Rows from an object dataset
- - -

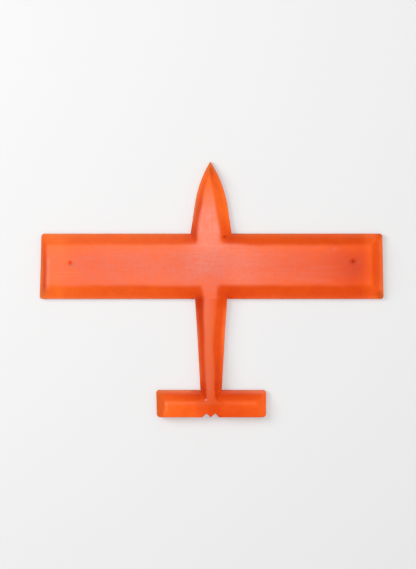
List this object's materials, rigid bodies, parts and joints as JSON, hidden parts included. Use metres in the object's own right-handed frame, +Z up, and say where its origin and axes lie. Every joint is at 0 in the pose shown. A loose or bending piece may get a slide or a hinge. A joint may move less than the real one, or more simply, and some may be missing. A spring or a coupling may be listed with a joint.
{
  "type": "flat cast-resin model aeroplane",
  "caption": "Flat translucent orange model aeroplane: pointed nose, straight wing, tapering boom and notched tailplane, bevelled by hand, with a pin hole near each wing tip.",
  "frame": {"origin": "middle of the outline's box, on the flat underside", "axes": "+X along the span to the right of the nose seen from above, +Y to the nose, +Z up from the underside to the bevelled face"},
  "size_m": [0.1999, 0.1484, 0.008],
  "materials": {
    "orange_resin": "translucent cast resin, hand-filed: bloomed matte flat, smoother bevels",
    "dowel_resin": "the same resin as turned rod, trimmed flush"
  },
  "bodies": {
    "root": {"fuselage": "orange_resin", "wing": "orange_resin", "tailplane": "orange_resin", "wing_dowel_front": "dowel_resin", "wing_dowel_rear": "dowel_resin", "tail_dowel_left": "dowel_resin", "tail_dowel_right": "dowel_resin"}
  },
  "joints": []
}
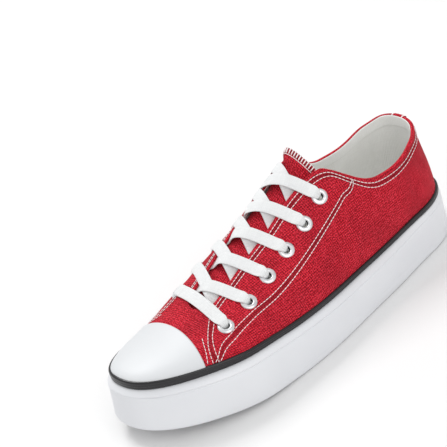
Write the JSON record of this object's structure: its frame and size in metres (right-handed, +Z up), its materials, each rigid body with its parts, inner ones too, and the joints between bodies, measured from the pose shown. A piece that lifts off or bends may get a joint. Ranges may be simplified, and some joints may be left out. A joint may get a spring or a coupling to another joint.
{
  "type": "canvas sneaker",
  "caption": "Low-top canvas sneaker for the left foot: hollow red canvas upper, white rubber sole with a black pinstripe, rubber toe cap, tongue, metal eyelets and flat laces.",
  "frame": {"origin": "on the floor, under the middle of the shoe's bounding box", "axes": "+X from heel to toe, +Y to the outer (lateral) side of the left foot, +Z up"},
  "size_m": [0.268, 0.092, 0.1034],
  "materials": {
    "outsole_rubber": "satin",
    "white_rubber": "satin",
    "black_rubber": "glossy",
    "insole_cloth": "matt",
    "red_canvas": "matt",
    "lace_cotton": "matt",
    "eyelet_metal": "satin"
  },
  "bodies": {
    "root": {"outsole": "outsole_rubber", "foxing": "white_rubber", "stripe": "black_rubber", "insole": "insole_cloth", "upper": "red_canvas", "toe_cap": "white_rubber", "heel_strip": "red_canvas", "tongue": "red_canvas", "lace_bar": "lace_cotton", "lace_cross_1": "lace_cotton", "lace_cross_2": "lace_cotton", "lace_cross_3": "lace_cotton", "lace_cross_4": "lace_cotton", "lace_cross_5": "lace_cotton", "eyelet_outer_1": "eyelet_metal", "eyelet_inner_1": "eyelet_metal", "eyelet_outer_2": "eyelet_metal", "eyelet_inner_2": "eyelet_metal", "eyelet_outer_3": "eyelet_metal", "eyelet_inner_3": "eyelet_metal", "eyelet_outer_4": "eyelet_metal", "eyelet_inner_4": "eyelet_metal", "eyelet_outer_5": "eyelet_metal", "eyelet_inner_5": "eyelet_metal", "eyelet_outer_6": "eyelet_metal", "eyelet_inner_6": "eyelet_metal"}
  },
  "joints": []
}
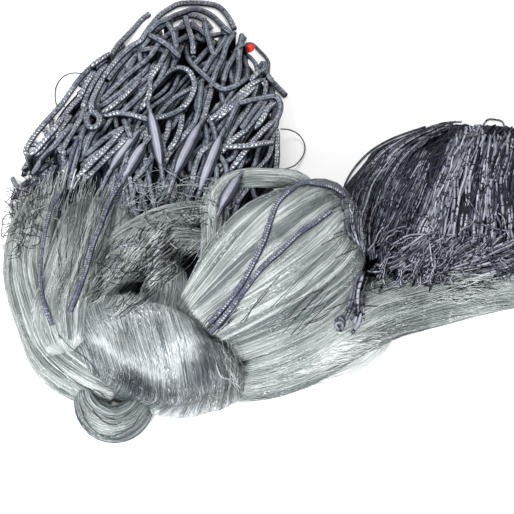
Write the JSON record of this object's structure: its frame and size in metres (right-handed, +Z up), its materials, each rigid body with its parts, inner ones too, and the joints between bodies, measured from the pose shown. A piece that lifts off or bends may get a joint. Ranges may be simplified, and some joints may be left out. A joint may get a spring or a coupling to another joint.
{
  "type": "gill net",
  "caption": "Gill net gathered and knotted for storage, with its netting in a tied bundle and its braided float line and thin lead line lying behind it in loose hanks.",
  "frame": {"origin": "on the flat underside of the bound netting, at the foot of its wrapped knot, level with the surface it rests on", "axes": "+X to the right along the longest way, +Y from the knot towards the float line's hank, +Z up"},
  "size_m": [0.4272, 0.3996, 0.0998],
  "materials": {
    "netting": "glossy nylon monofilament, pale grey-green",
    "float_line": "braided slate-grey rope",
    "float": "smooth braid stretched over a foam core",
    "lead_line": "thin dark cord with flecks",
    "rope_lead": "grey braided cord",
    "twine": "thin twisted twine",
    "marker": "plain red"
  },
  "bodies": {
    "root": {"netting": "netting", "float_line": "float_line", "float_01": "float", "float_02": "float", "float_03": "float", "float_04": "float", "float_05": "float", "float_06": "float", "float_07": "float", "marker": "marker", "lead_line": "lead_line", "hanging_cord": "rope_lead", "rope_lead_left": "rope_lead", "rope_lead_back": "rope_lead", "rope_lead_front": "rope_lead", "lead_line_bight": "lead_line", "twine_right": "twine", "twine_left": "twine"}
  },
  "joints": []
}
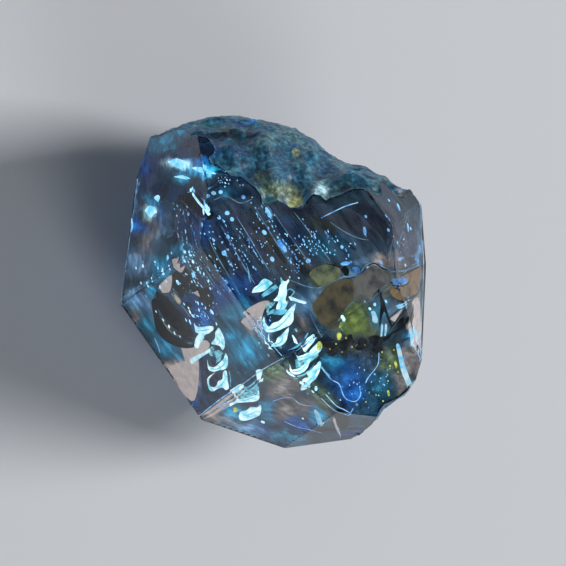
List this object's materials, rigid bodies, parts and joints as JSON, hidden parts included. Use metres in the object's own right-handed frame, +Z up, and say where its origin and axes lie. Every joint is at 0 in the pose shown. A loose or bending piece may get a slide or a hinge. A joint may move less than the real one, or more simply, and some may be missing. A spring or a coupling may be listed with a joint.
{
  "type": "petroleum quartz crystal",
  "caption": "Stubby clear quartz crystal with flat faces, a rough rock-contact side, and dark oil and bitumen sealed inside; lies on a prism face.",
  "frame": {"origin": "under the middle of the crystal's box, on the surface it lies on", "axes": "+Z up from the prism face it lies on; the crystal's c axis lies level, turned 55 degrees from +X towards -Y; +Y is the longer side of the box, and the top of the picture"},
  "size_m": [0.0102, 0.0112, 0.008],
  "materials": {
    "clear_quartz": "polished by growth, frosted on the rock side",
    "dark_oil": "gloss",
    "brown_oil": "gloss",
    "yellow_oil": "gloss",
    "bitumen": "satin"
  },
  "bodies": {
    "root": {"quartz_upper": "clear_quartz", "quartz_lower": "clear_quartz", "oil_film": "dark_oil", "oil_pocket": "brown_oil", "oil_droplet": "yellow_oil", "bitumen_rim": "bitumen", "bitumen_blade": "bitumen", "bitumen_flake": "bitumen"}
  },
  "joints": []
}
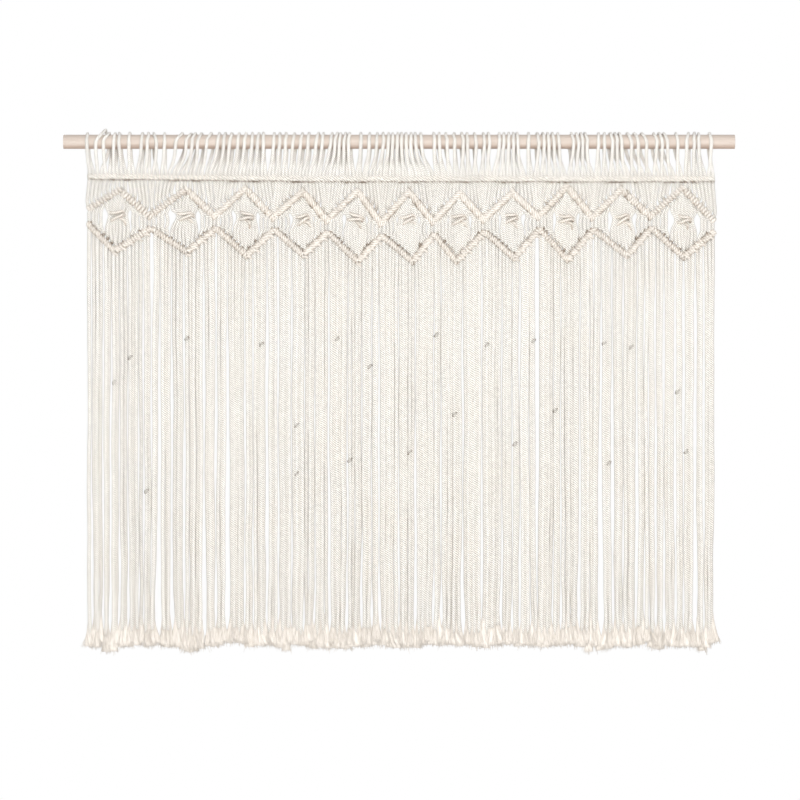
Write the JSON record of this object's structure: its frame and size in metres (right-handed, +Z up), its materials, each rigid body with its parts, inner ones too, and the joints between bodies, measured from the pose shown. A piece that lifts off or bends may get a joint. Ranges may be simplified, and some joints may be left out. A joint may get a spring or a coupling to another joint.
{
  "type": "macrame wall hanging on a wooden rod",
  "caption": "Knotted cotton cord wall hanging with a row of diamonds and a long fringe, looped over a plain round wooden rod.",
  "frame": {"origin": "on the rod's axis, at the middle of its length", "axes": "+Z up, +X to the right along the rod as seen from the front, the front faces -Y"},
  "size_m": [0.9, 0.0294, 0.6931],
  "materials": {
    "dowel_wood": "bare sanded pale hardwood, fine lengthwise grain",
    "cotton_cord": "matt natural cotton, three-ply twisted cord"
  },
  "bodies": {
    "root": {"rod": "dowel_wood", "heading": "cotton_cord", "diamond_band": "cotton_cord", "fringe": "cotton_cord"}
  },
  "joints": []
}
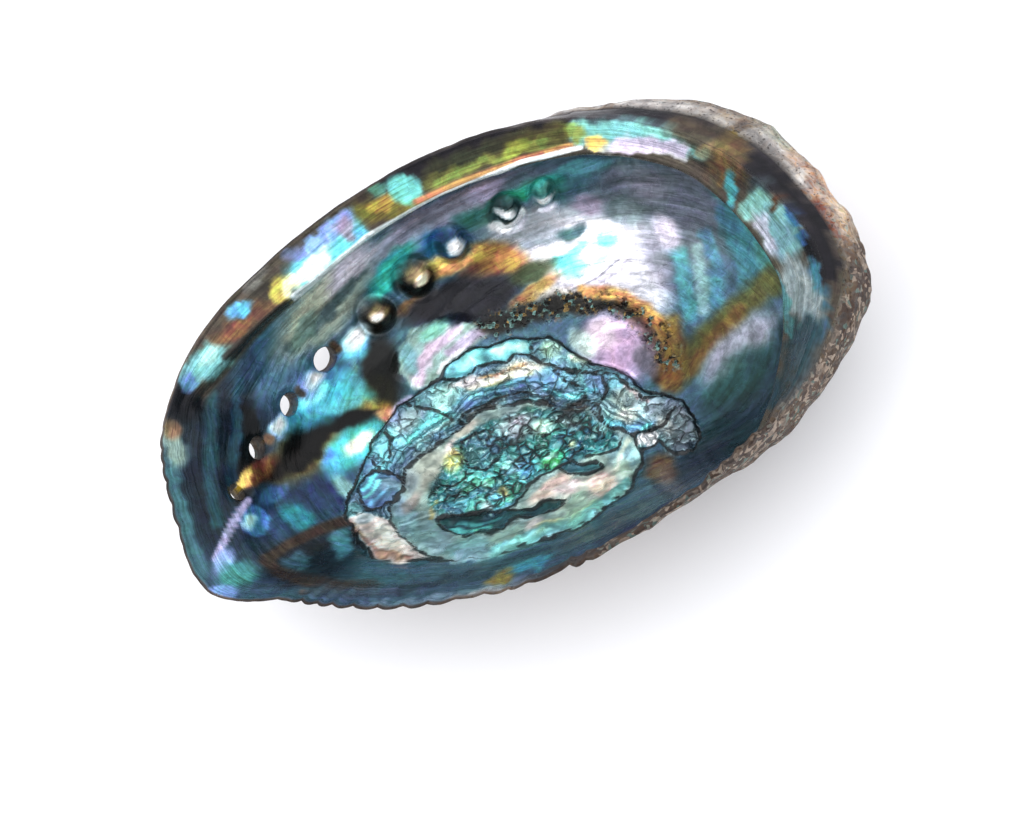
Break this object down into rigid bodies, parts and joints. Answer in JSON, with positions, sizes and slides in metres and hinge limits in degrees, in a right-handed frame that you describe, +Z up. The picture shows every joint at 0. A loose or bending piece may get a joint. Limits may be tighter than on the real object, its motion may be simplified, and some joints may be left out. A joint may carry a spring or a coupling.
{
  "type": "abalone shell",
  "caption": "Abalone shell on its back: nacre bowl with a muscle scar, a broad inner shelf, a row of pores and a crusted outside with a low spire.",
  "frame": {"origin": "middle of the shell's box seen from above, at the height of the worn flat it rests on", "axes": "+X towards the spire end, +Y towards the inner shelf and the row of pores, +Z up out of the bowl"},
  "size_m": [0.171, 0.1124, 0.0461],
  "materials": {
    "nacre": "polished"
  },
  "bodies": {
    "root": {"shell": "nacre"}
  },
  "joints": []
}
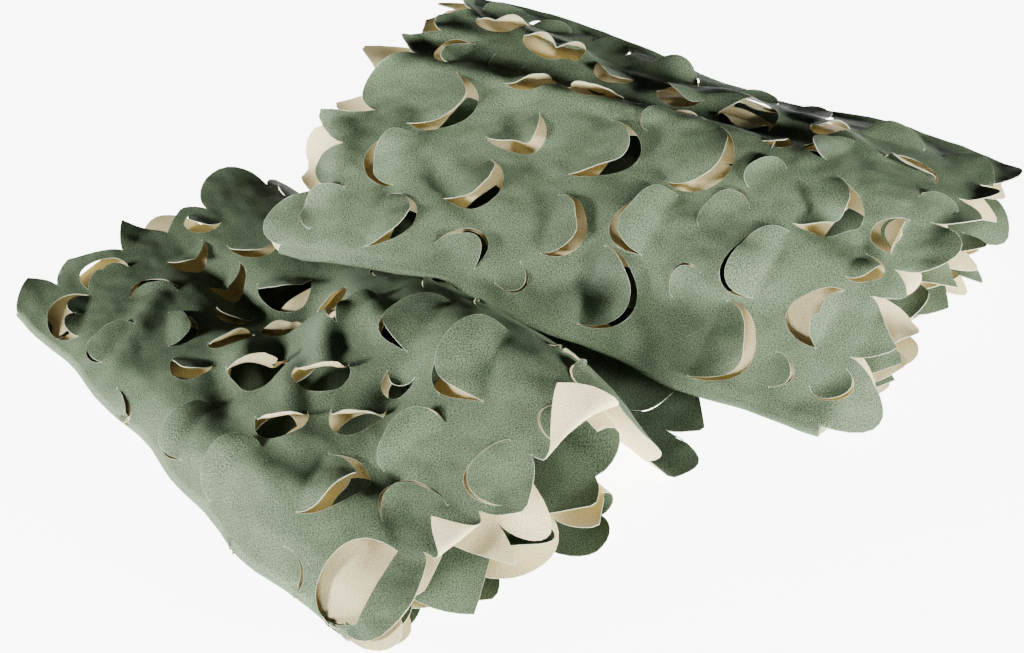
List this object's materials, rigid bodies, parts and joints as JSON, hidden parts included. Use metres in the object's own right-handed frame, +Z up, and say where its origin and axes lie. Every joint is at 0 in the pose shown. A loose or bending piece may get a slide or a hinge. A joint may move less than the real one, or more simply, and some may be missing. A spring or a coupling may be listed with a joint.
{
  "type": "camouflage net",
  "caption": "Leaf-cut cloth camouflage net, green on one side and sand on the other, folded back and forth into two loose packs laid askew.",
  "frame": {"origin": "centre of the folded net's bounding box, on the surface it lies on", "axes": "+X towards the right of the front view, the longest way across the folded net; +Y towards the back; +Z up, the shortest way"},
  "size_m": [0.844, 0.675, 0.1734],
  "materials": {
    "green_cloth": "fine satin weave, sand colour on the reverse"
  },
  "bodies": {
    "root": {"camouflage_net": "green_cloth"}
  },
  "joints": []
}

- - -

*DO THIS*
Find all the lines containing "picture" in the material, then copy them.

*FINAL ANSWER*
  "frame": {"origin": "under the middle of the crystal's box, on the surface it lies on", "axes": "+Z up from the prism face it lies on; the crystal's c axis lies level, turned 55 degrees from +X towards -Y; +Y is the longer side of the box, and the top of the picture"},
Break this object down into rigid bodies, parts and joints. Answer in JSON, with positions, sizes and slides in metres and hinge limits in degrees, in a right-handed frame that you describe, +Z up. The picture shows every joint at 0. A loose or bending piece may get a joint. Limits may be tighter than on the real object, its motion may be simplified, and some joints may be left out. A joint may carry a spring or a coupling.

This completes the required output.